In March 1988, Schemmer and Levens sold AFJI to Pergamon-Brassey's Defense Publishers of Greenwich, Connecticut, a U.S. subsidiary of Britain's Maxwell Communications. Various newspapers reported the magazine's circulation at that time as about 42,500 or 45,000, with about half paid and half sent free to key leaders. "The publication covers the international defense arena, weapons and research, electronics, the Soviet military and military issues in Congress, the Pentagon and the White House," The Washington Post said. Schemmer, who stayed on as editor, said the larger company had first approached him about five years previously, and that he and Levens had finally sold because they believed Maxwell offered "enormous possibilities for international expansion."

Schemmer resigned in 1992, citing health reasons.

Next to occupy the editor's chair was John Roos, a retired major with 21 years of service in the U.S. Army.

In 1993, the magazine was purchased by Donald Fruehling, who had run the U.S. division of Maxwell Communications when it acquired AFJI, and his wife Gudrun. Maxwell Communications had gone bankrupt and was broken up.

===2000s===

====Gannett era====
In September 2002, Armed Forces Journal International Publishing Co. was purchased by Army Times Publishing Company, a division of Gannett.
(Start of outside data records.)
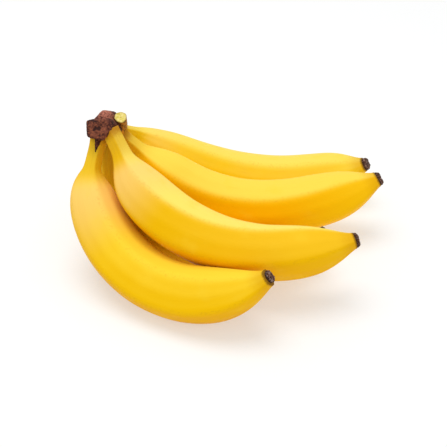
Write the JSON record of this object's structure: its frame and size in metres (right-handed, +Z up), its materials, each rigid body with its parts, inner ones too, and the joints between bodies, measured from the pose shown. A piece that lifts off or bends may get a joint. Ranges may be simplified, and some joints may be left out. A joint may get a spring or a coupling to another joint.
{
  "type": "bunch of bananas",
  "caption": "Ripe yellow bananas on one woody crown, curved bodies lying on their bellies with dark blossom tips, and a freshly cut stub beside the crown.",
  "frame": {"origin": "the middle of the underside of the bounding box, on the surface the bunch lies on", "axes": "+X runs from the crown towards the blossom tips, the longest extent; +Z is up; +Y runs from the front finger to the back finger"},
  "size_m": [0.2214, 0.1884, 0.1058],
  "materials": {
    "peel_front": "ripe banana peel, satin, no spots",
    "peel_second": "ripe banana peel, satin, paler on its top side",
    "peel_third": "ripe banana peel, satin, deeper yellow on its side",
    "peel_back": "ripe banana peel, satin",
    "peel_under": "ripe banana peel, satin, mostly in shade",
    "blossom_tip": "dried and wrinkled, matte",
    "crown": "dried cut stalk, rough and pitted, matte",
    "cut_stub": "freshly cut stalk, moist and fibrous"
  },
  "bodies": {
    "root": {"finger_front": "peel_front", "finger_second": "peel_second", "finger_third": "peel_third", "finger_back": "peel_back", "finger_under": "peel_under", "blossom_tip_front": "blossom_tip", "blossom_tip_second": "blossom_tip", "blossom_tip_third": "blossom_tip", "blossom_tip_back": "blossom_tip", "blossom_tip_under": "blossom_tip", "crown": "crown", "cut_stub": "cut_stub"}
  },
  "joints": []
}
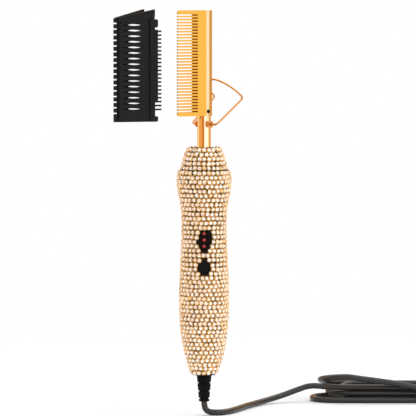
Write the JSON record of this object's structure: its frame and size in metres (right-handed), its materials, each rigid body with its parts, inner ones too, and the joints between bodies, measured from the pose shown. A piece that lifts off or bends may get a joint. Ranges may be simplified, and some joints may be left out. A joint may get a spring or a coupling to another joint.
{
  "type": "hot comb",
  "caption": "Electric hot comb: slotted metal comb on a crystal-covered handle with lamps and button, folding wire stand, slide-on guard and mains cord",
  "frame": {"origin": "on the handle's axis at the middle of the grip", "axes": "+Z along the handle towards the comb, -Y out of the face with the lamps and the button, +X to that face's right"},
  "size_m": [0.3875, 0.174, 0.3172],
  "materials": {
    "gold_head": "bright gold anodised",
    "gold_wire": "bright gold plated",
    "steel": "bright",
    "black_screw": "black oxide",
    "crystal": "faceted champagne stones with gold foil backs",
    "black_plastic": "matt moulded",
    "gloss_black": "gloss moulded",
    "red_lamp": "translucent red",
    "ceramic": "unglazed ceramic",
    "insulation": "amber film wrap",
    "lead_sleeve": "silicone sleeve",
    "board": "solder mask",
    "component": "moulded case",
    "black_rubber": "satin",
    "plug_metal": "nickel plated"
  },
  "bodies": {
    "handle": {"comb_head": "gold_head", "neck_tube": "gold_head", "pivot_eyelets": "gold_wire", "head_set_screw": "black_screw", "heater_core": "ceramic", "heater_insulation": "insulation", "heater_leads": "lead_sleeve", "thermal_fuse": "steel", "thermistor": "lead_sleeve", "neck_bush": "ceramic", "bush_screws": "steel", "handle_front_shell": "black_plastic", "handle_back_shell": "black_plastic", "shell_screws": "black_screw", "collar_crystals": "crystal", "handle_crystals": "crystal", "control_board": "board", "board_screws": "steel", "tact_switch": "component", "button_bezel": "gloss_black", "led_window": "gloss_black", "indicator_lamps": "red_lamp", "led_holder": "black_plastic", "film_capacitor": "component", "power_triac": "black_plastic", "strain_relief": "black_rubber", "inner_cord": "black_rubber", "cord_clamp": "black_plastic", "clamp_screws": "steel", "mains_leads": "lead_sleeve", "cord_tube": "black_rubber", "cord_hank": "black_rubber", "hank_tie": "black_rubber", "plug_relief": "black_rubber", "plug_body": "black_rubber", "plug_blades": "plug_metal"},
    "stand": {"stand_wire": "gold_wire"},
    "button": {"power_button": "black_plastic", "switch_plunger": "black_plastic"},
    "guard": {"guard_shell": "black_plastic", "guard_fine_comb": "black_plastic"}
  },
  "joints": [
    {"name": "stand_fold", "type": "hinge", "parent": "handle", "child": "stand", "pos_m": [0, 0, 0.0866], "axis": [-0.5446, 0.8387, 0], "range_deg": [0, 100]},
    {"name": "button_press", "type": "slide", "parent": "handle", "child": "button", "axis": [0, 1, 0], "range_m": [0, 0.0006], "stiffness_N_per_m": 1500},
    {"name": "guard_slide", "type": "slide", "parent": "handle", "child": "guard", "axis": [0.8387, 0.5446, 0], "range_m": [0, 0.0521]}
  ]
}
An Associated Press report described AFJ as a magazine that "gives military officers analysis, insight and commentary on the latest technological and strategic developments."

In November 2005, Thomas Donnelly became editor.

Eleven months later, Karen Walker, formerly managing editor, replaced Donnelly as editor. In April 2007, AFJ published "A Failure in Generalship" by Army Col. Paul Yingling. The Washington Post described it as "a blistering attack on U.S. generals" and a signal of the "public emergence of a split inside the military between younger, mid-career officers and the top brass". In the article, Yingling argues that the U.S. general corps needs to be overhauled because it failed to anticipate the post-invasion insurgency in Iraq, and because of its reluctance to admit the onset of such an insurgency in 2004. The article drew national media coverage and would go on to be widely cited in military and academic writing. Journalist Peter Maass called Yingling "perhaps the most respected military dissenter of his generation".

In 2011, Bradley Peniston took over as editor. The following year, the publication was named one of the country's top-10 magazines with under $2 million in annual revenue by the American Society of Business Publication Editors. In February 2012, it published "Truth, Lies, and Afghanistan: How Military Leaders Have Let Us Down” by Army Lt. Col. Daniel L. Davis, one of the first public criticisms of the War in Afghanistan by a serving military officer. The article drew praise from several U.S. lawmakers and won Davis the 2012 Ridenhour Prize for Truth-Telling. It drew national press coverage, including by the New York Times, Time, and NPR.

In 2013, Armed Forces Journal marked its 150th birthday. It also announced plans to cease print publication and become an online-only title.

AFJ last published on April 29, 2014, under publisher Elaine Donnelly. The website disappeared in mid-2015 but was restored, without update, in January 2016.

==== Post-Gannett ====
In 2015, Gannett spun off AFJ and the other former Army Times Publishing Company publications to Tegna. In March 2016, Tegna sold the renamed Sightline Media Group to Regent, a Los Angeles-based private equity firm controlled by investor Michael Reinstein.